A ciência verdadeiramente inclusiva é aquela que reconhece e valoriza a diversidade de perspectivas e experiências, onde mulheres e mães têm espaço e oportunidades equitativos de produção do conhecimento
Por Ana Pimentel, Le Monde Diplomatique Brasil
Nas últimas semanas, veio ao debate público a denúncia da professora da Universidade Federal do ABC, Maria Caramez Carolotto, a respeito da discriminação de gênero em parecer do Conselho Nacional de Desenvolvimento Científico e Tecnológico (CNPq) como resposta a sua solicitação de bolsa de produtividade, a mais importante da agência concedida a docentes. Contudo, para as mulheres pesquisadoras, professoras e cientistas, assim como para o movimento nacional de ciência e tecnologia, essa realidade não é uma novidade.
Historicamente, o ambiente acadêmico, científico e da produção do conhecimento tem sido negado às mulheres que, na contramão das estruturas patriarcais, têm ocupado e conquistado estes espaços. Com um maior número de mulheres, ficam latentes os sintomas dessa desigualdade: hoje elas são mais da metade da pós-graduação, contudo são minoria nos cargos de liderança e como beneficiárias de bolsas de excelência, como é o caso da bolsa de produtividade do CNPq.

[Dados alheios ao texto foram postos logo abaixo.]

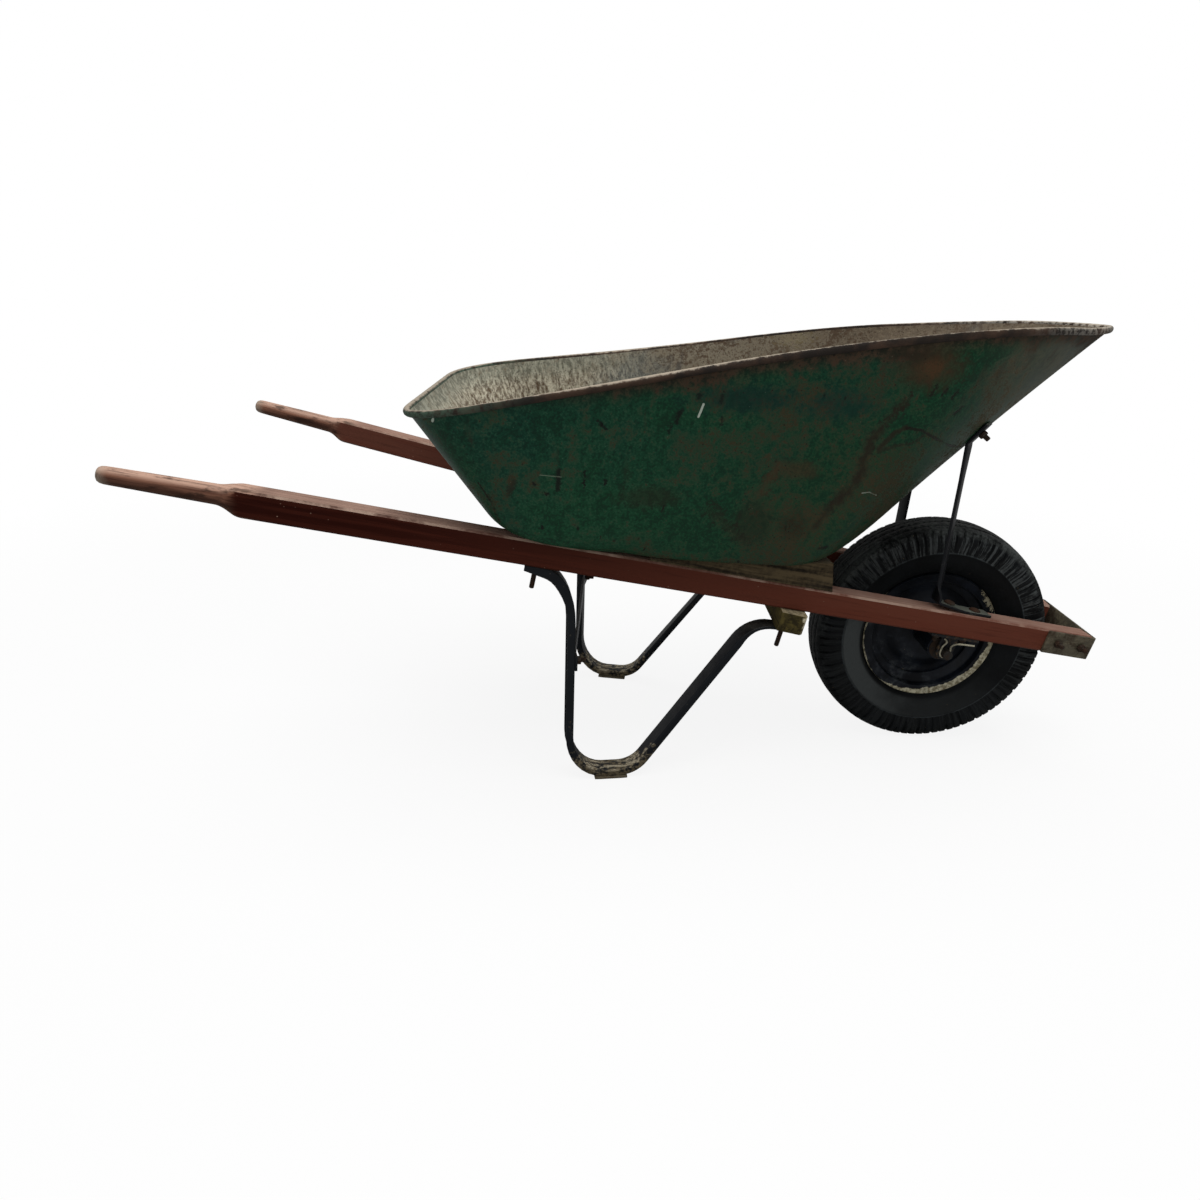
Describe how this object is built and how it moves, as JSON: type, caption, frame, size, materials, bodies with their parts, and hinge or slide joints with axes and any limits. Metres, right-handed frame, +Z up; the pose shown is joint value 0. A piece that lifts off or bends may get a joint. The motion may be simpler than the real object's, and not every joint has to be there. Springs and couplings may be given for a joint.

Contudo, também à medida que este espaço tem sido ocupado e disputado pelas mulheres, novas lutas e avanços vêm sendo conquistados. E nós não pretendemos parar. Em agosto de 2023, realizamos uma audiência pública na Câmara dos Deputados que tratou dos desafios e lutas por direitos das mulheres na carreira científica com a presença de diversos movimentos da sociedade civil e com as agências de fomento nacionais. Debatemos a partir da perspectiva da divisão sexual do trabalho e da discriminação de gênero como fatores de impacto estruturantes do trabalho científico das mulheres, e buscamos formular saídas coletivas baseadas na realidade das pesquisadoras e docentes brasileiras.
Nesse sentido, vale destacar a importância de termos parlamentares e uma Câmara alinhadas com o desenvolvimento de estratégias que visem a mitigar essas desigualdades e descriminações de gênero. Esforços que dão ainda mais resultados quando têm o apoio de um governo federal comprometido com as mesmas lutas. Assim, a resposta do CNPq à denúncia da professora não foi apenas individual, mas buscou ser mais ampla, respondendo a um dos sintomas de um problema estrutural. Essa resposta busca por mais equidade nos processos avaliativos, ao estender os prazos para apreciação da produtividade de pesquisadoras que se tornam mães.
O caminho que teremos que percorrer é ainda longo. As mulheres seguem sendo impactadas pela divisão sexual do trabalho e pela desigualdade de gênero em todas as esferas, condição ainda mais agravada quando consideramos raça, classe e sexualidade. O impacto dessa realidade em suas carreiras é brutal, e a solução requer políticas que promovam não só a valorização das mulheres, mas a desorganização de toda uma estrutura que as exclui, assim como os conhecimentos que produzem, em detrimento dos homens e seus saberes.
É vital que os órgãos de pesquisa, como a Capes, o CNPq e as agências de fomento estaduais, se comprometam com políticas neste sentido, indo além de medidas paliativas. O governo federal e a comunidade científica podem contar com nosso trabalho, num esforço profundo para valorização e promoção das mulheres cientistas, em busca de uma inclusão plena e equitativa.
A ciência verdadeiramente inclusiva é aquela que reconhece e valoriza a diversidade de perspectivas e experiências, onde mulheres e mães têm espaço e oportunidades equitativos de produção do conhecimento. Seguiremos em busca de um comprometimento contínuo e incansável por políticas públicas efetivas que criem um ambiente científico justo, inclusivo e plural.
Ana Pimentel é deputada federal pelo PT-MG. É médica defensora do SUS, professora universitária e pesquisadora de saúde pública. Na Câmara dos Deputados, é vice-líder do PT e membro titular da comissão de Saúde, de Defesa dos Direitos da Mulher, de Legislação Participativa e suplente da Comissão de Ciência e Tecnologia. Preside a Frente Parlamentar Mista do SUS e a Frente Parlamentar da Vacina. Participa e é coordenadora-geral da Frente Parlamentar de Enfrentamento às ISTs, HIV/AIDS e Hepatites Virais e, além de ser vice-presidente da Frente Parlamentar Mista da Educação.